When Barbie’s creator Ruth Handler told her that she had to become human because true meaning in life can only be found in the messiness of mortality and when they showed that montage of all the cast and crew mothers and daughters and then in came that whopper of a line, "we must stand still so our daughters can look back and see how far they’ve come,” it gave me a lump in the throat even though I wasn’t quite sure what it meant. There were hints of self-sacrifice, of every generation of women only ever striving to improve the world for their daughters, never for themselves. As a product never marketed or sold as a mother (even pregnant Midge was quickly removed again from the shelves) and created to show girls they could be anything they wanted to be (you could be 200 different careers), Barbie seemed to be obsessed with motherhood. It was a massive contradiction.

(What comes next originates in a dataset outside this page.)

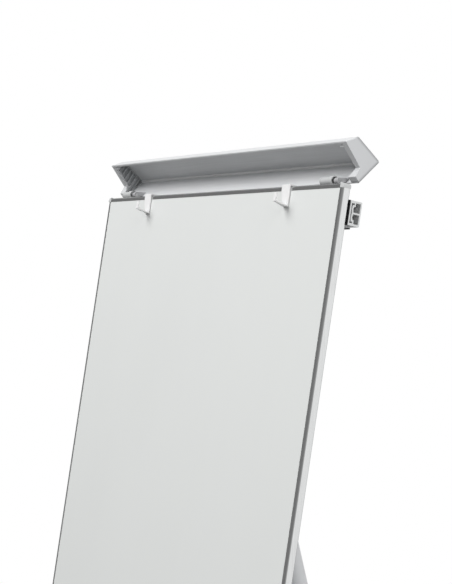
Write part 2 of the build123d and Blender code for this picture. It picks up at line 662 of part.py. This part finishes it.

As the end credits rolled and we saw a range of discontinued Barbies, I said “look at me” to the daughters on either side of me. I’d swung my feet up into the air. I may have been wearing a ridiculous quilted puffer but I was also wearing a pair of pink Birkenstocks. I wasn’t sure if they were quite the right shade so after much deliberation, I ordered another pair, the perfect shade of pink. I refuse to be discontinued.
Had I learned anything from Barbie apart from patriarchy is alive and well, motherhood is a paradox, stereotypical means you are everything yet nothing…? Well…
“What do you think of this jacket? Do I look ok?” said my husband as he donned a striped linen affair. “You are Kenough,” I said. “You don’t need my validation and approval. You can be anything you want”.
This is not really relevant. I’m just trying to deal with it.
Showing my age here.
This wasn’t real. I had a bad dream.